Computing exact p-values to improve your shotgun proteomics



You know what I love?  When people start applying nice statistics to proteomics data.  A lot of these datasets are geting far too large for us to say "x is twice y".  But we all have a lot on our plates.  We can't just take a bunch of stats classes (believe me, I'm trying and I've already had to drop on that I paid for this summer...) in order to get caught up.  We need good, trustworthy, time tested stats built into our processing schemes.

Why not go for simple p-values?
Because, obviously, it isn't that simple, dummy!
HAHA!  But it turns out that it is!

JJ Howbert and Bill Noble think it is and they have some really good evidence.  Check out this paper (it appears to be open access) in press at MCP.

In this study, they went to the original Xcorr values assigned by Sequest and looked at the total score distribution across all the peptide-spectral matches.  At this level, they were able to determine the probability that their test hypothesis (in this case, the Xcorr value) was true, cause that's what p-values do.

When they went back and ranked their peptides by p-value, rather than Xcorr, they found they had a much more accurate measurement of PSM validity than merely saying "anything above an Xcorr of 2.0 is trustworthy" (which is what most of us have been doing all along, be honest, and we've all secretly known it was silly.  It's like saying a TMT fold regulation of 1.25 is significant.  It's just us being lazy....)

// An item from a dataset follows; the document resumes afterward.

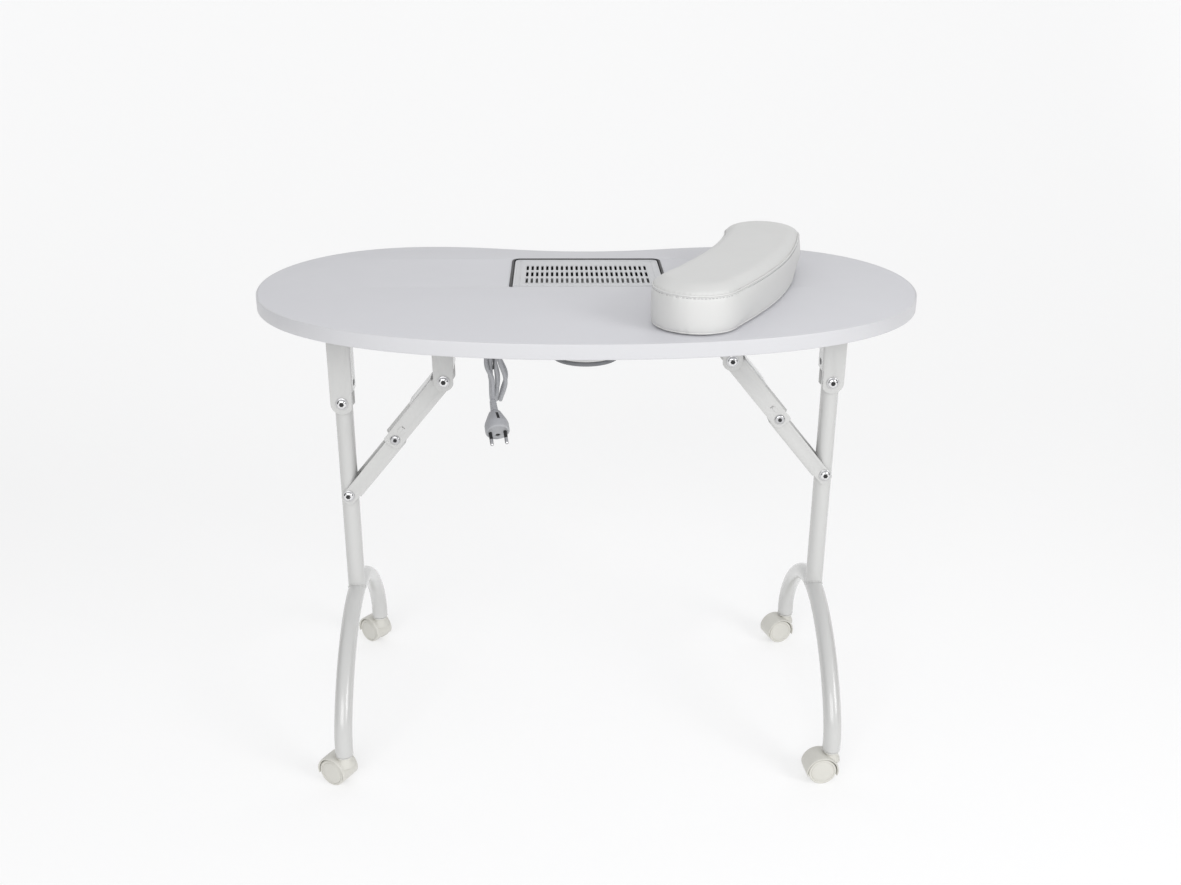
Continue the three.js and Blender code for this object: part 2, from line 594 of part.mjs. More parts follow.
// ---------------------------------------------------------------- casters
function hoodGeometry() {
  const cover = new THREE.Shape();
  cover.absarc(0, 0, HOOD_OUTER, HOOD_FROM, HOOD_TO);
  cover.absarc(0, 0, HOOD_INNER, HOOD_TO, HOOD_FROM, true);
  const rib = new THREE.Shape();
  rib.absarc(0, 0, HOOD_INNER + 1, 0, Math.PI);
  rib.lineTo(-7, -6);
  rib.lineTo(7, -6);
  const arch = upright(cover, -HOOD_HALF_WIDTH, HOOD_HALF_WIDTH, 5).translate(CASTER_TRAIL, 0, WHEEL_RADIUS);
  const middle = upright(rib, -HOOD_RIB_HALF, HOOD_RIB_HALF, 4).translate(CASTER_TRAIL, 0, WHEEL_RADIUS);
  const neck = rodZ(HOOD_NECK_RADIUS, WHEEL_RADIUS + 12, HOOD_TOP, 0, 0, 12);
  const stem = rodZ(STEM_RADIUS, WHEEL_RADIUS + 14, STEM_TOP, 0, 0, 10);
  const axleHole = rodY(AXLE_RADIUS + HOLE_PLAY, -30, 30, CASTER_TRAIL, WHEEL_RADIUS, 10);
  // keeps the neck out of the two wheel wells
  const wells = [[HOOD_RIB_HALF, 30], [-30, -HOOD_RIB_HALF]].map(([yMin, yMax]) => (
    rodY(HOOD_INNER - GAP, yMin, yMax, CASTER_TRAIL, WHEEL_RADIUS, 14)
  ));
  return combine([arch, middle, neck, stem], [axleHole, ...wells]);
}

function wheelGeometry() {
  const half = WHEEL_WIDTH / 2;
  const bore = AXLE_RADIUS + HOLE_PLAY;
  const profile = [[bore, -half], [WHEEL_RADIUS - WHEEL_EDGE, -half], [WHEEL_RADIUS, -half + WHEEL_EDGE],
    [WHEEL_RADIUS, half - WHEEL_EDGE], [WHEEL_RADIUS - WHEEL_EDGE, half], [bore, half], [bore, -half]];
  const points = profile.map(([radius, height]) => new THREE.Vector2(radius, height));
  return new THREE.LatheGeometry(points, 18);
}

function addCaster({ name, side, end, heading }) {
  const x = side * LEG_X;
  const y = LEG_Y + end * FOOT_REACH;
  const bore = STEM_RADIUS + HOLE_PLAY;
  const insert = TUBE_RADIUS - TUBE_WALL - 0.7;
  const socket = turned([[0, STEM_TOP + 1], [bore, STEM_TOP + 1], [bore, SOCKET_BOTTOM],
    [TUBE_RADIUS - 0.2, SOCKET_BOTTOM], [TUBE_RADIUS - 0.2, TUBE_END_Z - GAP],
    [insert, TUBE_END_Z - GAP], [insert - 0.6, STEM_TOP + 3], [0, STEM_TOP + 3]], 14);
  addPiece(`caster_socket_${name}`, socket, CASTER_PLASTIC).position.set(x, y, 0);

  const caster = new THREE.Group();
  caster.position.set(x, y, 0);
  caster.rotation.z = (heading * Math.PI) / 180;
  table.add(caster);
  addPiece(`caster_hood_${name}`, hoodGeometry(), CASTER_PLASTIC, caster);
  const axle = new THREE.CylinderGeometry(AXLE_RADIUS, AXLE_RADIUS, 2 * HOOD_HALF_WIDTH - 4, 10);
  addPiece(`caster_axle_${name}`, axle, STEEL, caster).position.set(CASTER_TRAIL, 0, WHEEL_RADIUS);
  [['wheel_a', -1], ['wheel_b', 1]].forEach(([wheel, place]) => {
    const mesh = addPiece(`${wheel}_${name}`, wheelGeometry(), CASTER_PLASTIC, caster);
    mesh.position.set(CASTER_TRAIL, place * WHEEL_OFFSET, WHEEL_RADIUS);
  });
}

// ---------------------------------------------------------------- mains lead
const LEAD_ROUTE = [
  [-102, -20.3, 624], [-102, -23.5, 624], [-103, -30.3, 624], [-105.8, -36.5, 624], [-110.3, -41.8, 624],
  [-114.8, -47, 624], [-117.6, -53, 624], [-118.5, -56.5, 624], [-118.6, -59.5, 624],
];
const TAIL_ROUTE = [
  [-131.8, -104.1, 585], [-128.6, -104.2, 579], [-127.2, -104.2, 573], [-127, -105.1, 564.5],
  [-127, -107.6, 558.5], [-127, -111.5, 553.3], [-127, -115.7, 550],
];
const PLUG = { x: -126.9, y: -116.5, z: 549.4, lean: -1, twist: -0.15 };
// radius and height of the plug's body, from its neck to the face with the pins
const PLUG_PROFILE = [
  [0, 0], [4, 0], [5.2, -18], [8.5, -20], [16.5, -39], [16.5, -50], [14.5, -52], [0, -52],
];
const PIN = { radius: 2.4, offset: 9.5, from: -51, to: -71 };

function cordAlong(route) {
  const curve = new THREE.CatmullRomCurve3(route.map((point) => new THREE.Vector3(...point)));
  const section = new THREE.Shape().absarc(0, 0, CORD_RADIUS, 0, 2 * Math.PI);
  const options = { extrudePath: curve, steps: 8, bevelEnabled: false, curveSegments: CORD_SIDES / 2 };
  return new THREE.ExtrudeGeometry(section, options);
}

function addCord() {
  const gland = turned([[0, GLAND.length], [GLAND.tip, GLAND.length], [GLAND.root, 3], [GLAND.flange, 3],
    [GLAND.flange, 0], [0, 0]], 16);
  const glandMesh = addPiece('cord_gland', gland, CORD_GREY);
  glandMesh.rotation.x = RIGHT_ANGLE;
  glandMesh.position.set(GLAND.x, VENT.yMin - 4 - GAP, GLAND.z);

  addPiece('cord_lead', cordAlong(LEAD_ROUTE), CORD_GREY);
  addPiece('cord_tail', cordAlong(TAIL_ROUTE), CORD_GREY);

  const halfDepth = HANK.foldRadius + CORD_RADIUS;
  const halfWidth = HANK.turns * CORD_RADIUS;
  const outline = new THREE.Shape();
  outline.absarc(0, HANK.top - halfDepth, halfDepth, 0, Math.PI);
  outline.absarc(0, HANK.bottom + halfDepth, halfDepth, Math.PI, 2 * Math.PI);
  const hank = upright(outline, -halfWidth, halfWidth, 8).rotateZ(RIGHT_ANGLE);
  addPiece('cord_hank', hank.translate(HANK.x, HANK.y, 0), CORD_GREY);

  const hankBox = { xMin: -halfWidth, xMax: halfWidth, yMin: -halfDepth, yMax: halfDepth };
  const inside = shrunk(hankBox, -GAP);
  const band = roundedRectangle(shrunk(inside, -TIE_THICKNESS), 2, 2);
  band.holes.push(roundedRectangle(inside, 1, 1));
  const front = -halfDepth - GAP;
  const strapTop = UNDERSIDE - GAP;
  const strap = box(-STRAP_HALF_WIDTH, STRAP_HALF_WIDTH, front - TIE_THICKNESS, front, TIE_Z, strapTop);
  const pad = box(-STRAP_PAD_HALF, STRAP_PAD_HALF, front - STRAP_PAD_HALF, front + STRAP_PAD_HALF,
    strapTop - STRAP_PAD_THICKNESS, strapTop);
  const tie = combine([slab(band, TIE_Z, TIE_Z + TIE_HEIGHT), strap, pad]);
  addPiece('cord_tie', tie.translate(HANK.x, HANK.y, 0), DARK_PLASTIC);

  const body = turned(PLUG_PROFILE, 16);
  const pins = [-PIN.offset, PIN.offset].map((x) => rodZ(PIN.radius, PIN.to, PIN.from, x, 0, 10));
  const plug = addPiece('plug', combine([body, ...pins]), CORD_GREY);
  plug.rotation.set(PLUG.lean, PLUG.twist, 0);
  plug.position.set(PLUG.x, PLUG.y, PLUG.z);
}

// ---------------------------------------------------------------- arm cushion
function addCushion() {
  const near = new THREE.Vector2(CUSHION_NEAR.x, CUSHION_NEAR.y);
  const far = new THREE.Vector2(CUSHION_FAR.x, CUSHION_FAR.y);
  const middle = new THREE.QuadraticBezierCurve(near, new THREE.Vector2(CUSHION_BEND.x, CUSHION_BEND.y), far);
  const stations = 10;
  const side = (sign) => Array.from({ length: stations + 1 }, (_, i) => {
    const t = i / stations;
    const half = THREE.MathUtils.lerp(CUSHION_NEAR.halfWidth, CUSHION_FAR.halfWidth, t);
    const along = middle.getTangent(t);
    return middle.getPoint(t).add(new THREE.Vector2(along.y, -along.x).multiplyScalar(sign * half));
  });
  const cap = (centre, radius, angle) => Array.from({ length: 9 }, (_, i) => {
    const turn = angle + ((i + 1) * Math.PI) / 10;
    return new THREE.Vector2(centre.x + radius * Math.cos(turn), centre.y + radius * Math.sin(turn));
  });
  const outAtFar = middle.getTangent(1).angle() - RIGHT_ANGLE;
  const outAtNear = middle.getTangent(0).angle() + RIGHT_ANGLE;
  const outline = new THREE.Shape([
    ...side(1),
    ...cap(far, CUSHION_FAR.halfWidth, outAtFar),
    ...side(-1).reverse(),
    ...cap(near, CUSHION_NEAR.halfWidth, outAtNear),
  ]);
  addPiece('arm_cushion', slab(outline, CUSHION_BOTTOM, CUSHION_BOTTOM + CUSHION_HEIGHT), LEATHERETTE);
}

addTop();
addVent();
addHousing();
addFan();
addSwitch();
[-1, 1].forEach(addLeg);
CASTERS.forEach(addCaster);
addCord();
addCushion();

export default table;
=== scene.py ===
"""Portable manicure table: the looks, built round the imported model. Metres, +Z up, the model's own frame."""
import math

import bmesh
import bpy
import numpy as np
from mathutils import Matrix, Vector


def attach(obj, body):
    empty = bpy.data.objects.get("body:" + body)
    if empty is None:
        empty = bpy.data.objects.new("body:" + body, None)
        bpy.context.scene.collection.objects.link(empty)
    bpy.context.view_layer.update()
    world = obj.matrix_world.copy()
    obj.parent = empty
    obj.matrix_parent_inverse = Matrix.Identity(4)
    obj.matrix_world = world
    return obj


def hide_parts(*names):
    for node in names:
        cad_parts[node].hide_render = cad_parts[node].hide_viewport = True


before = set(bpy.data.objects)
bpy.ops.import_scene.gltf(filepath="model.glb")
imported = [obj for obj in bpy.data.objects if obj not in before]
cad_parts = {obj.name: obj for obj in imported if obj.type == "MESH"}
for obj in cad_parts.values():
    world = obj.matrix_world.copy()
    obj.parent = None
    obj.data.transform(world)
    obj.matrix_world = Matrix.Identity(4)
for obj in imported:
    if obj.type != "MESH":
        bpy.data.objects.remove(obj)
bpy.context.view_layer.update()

# ---------------------------------------------------------------- camera
CAMERA_PLACE = (-0.0421, -1.6531, 1.1180)
CAMERA_DOWN = math.radians(22.223)
CAMERA_YAW = math.radians(1.616)
CAMERA_ROLL = math.radians(0.376)
CAMERA_LENS = 38.11


def make_camera():
    forward = Vector((math.sin(CAMERA_YAW) * math.cos(CAMERA_DOWN),
                      math.cos(CAMERA_YAW) * math.cos(CAMERA_DOWN), -math.sin(CAMERA_DOWN)))
    level = Vector((math.cos(CAMERA_YAW), -math.sin(CAMERA_YAW), 0))
    down = forward.cross(level)
    right = math.cos(CAMERA_ROLL) * level - math.sin(CAMERA_ROLL) * down
    low = math.sin(CAMERA_ROLL) * level + math.cos(CAMERA_ROLL) * down
    turn = Matrix((right, -low, -forward)).transposed()
    camera = bpy.data.objects.new("camera", bpy.data.cameras.new("camera"))
    camera.data.lens = CAMERA_LENS
    camera.data.sensor_width = 36
    camera.matrix_world = Matrix.Translation(CAMERA_PLACE) @ turn.to_4x4()
    bpy.context.scene.collection.objects.link(camera)
    bpy.context.scene.camera = camera


make_camera()


# ---------------------------------------------------------------- mesh helpers
def add_object(name, mesh):
    obj = bpy.data.objects.new(name, mesh)
    bpy.context.scene.collection.objects.link(obj)
    return obj


def mesh_of(name, points, faces):
    mesh = bpy.data.meshes.new(name)
    mesh.from_pydata([tuple(p) for p in points], [], faces)
    mesh.update()
    return add_object(name, mesh)


def points_of(obj):
    return np.array([v.co[:] for v in obj.data.vertices])


def set_points(obj, places):
    obj.data.vertices.foreach_set("co", places.ravel())
    obj.data.update()


def settle(obj):
    """Applies the object's modifiers and place to its mesh."""
    bpy.context.view_layer.update()
    shown = obj.evaluated_get(bpy.context.evaluated_depsgraph_get())
    mesh = bpy.data.meshes.new_from_object(shown)
    mesh.transform(obj.matrix_world)
    obj.modifiers.clear()
    old = obj.data
    obj.data = mesh
    obj.matrix_world = Matrix.Identity(4)
    mesh.name = obj.name
    if isinstance(old, bpy.types.Mesh):
        bpy.data.meshes.remove(old)
    return obj


def clean(obj, distance=2e-6):
    """Merges doubled points, drops slivers and turns the faces outwards."""
    work = bmesh.new()
    work.from_mesh(obj.data)
    bmesh.ops.remove_doubles(work, verts=work.verts, dist=distance)
    bmesh.ops.dissolve_degenerate(work, edges=work.edges, dist=1e-7)
    bmesh.ops.recalc_face_normals(work, faces=work.faces)
    work.to_mesh(obj.data)
    work.free()
    return obj


def shade(obj, sharp_from=40):
    obj.data.polygons.foreach_set("use_smooth", [True] * len(obj.data.polygons))
    obj.data.set_sharp_from_angle(angle=math.radians(sharp_from))
    return obj


def move(obj, matrix):
    obj.data.transform(matrix)
    if matrix.determinant() < 0:
        obj.data.flip_normals()
    return obj


def shift(obj, x=0, y=0, z=0):
    return move(obj, Matrix.Translation((x, y, z)))


def turn_about(axis, degrees):
    return Matrix.Rotation(math.radians(degrees), 4, axis)


MIRROR_Y = Matrix.Scale(-1, 4, (0, 1, 0))
Y_TO_Z = Matrix(((1, 0, 0, 0), (0, 0, -1, 0), (0, 1, 0, 0), (0, 0, 0, 1)))  # an outline's Y becomes Z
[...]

Awesome, right?  As proof of principle, they compared the same data set to a bunch of different engines and, predictably, this worked better than the other engines tested.

What about Percolator?!?!

This is where I don't know quite enough Greek letters..or at least when you're adding and dividing them it does a funny thing to my brain.  What I know this morning?  They were able to work this pipeline into Percolator and I fell asleep.  They come from the same place.  Of course it works with Percolator!


2 comments:

  1. Thanks for the plug. We think it's cool too.

    BTW, the first author's name is spelled Howbert, not Howert, and Will goes by Bill, FWIW.

    First author

    ReplyDelete
  2. Jeff,
    Thanks for reading, the corrections, and the awesome paper!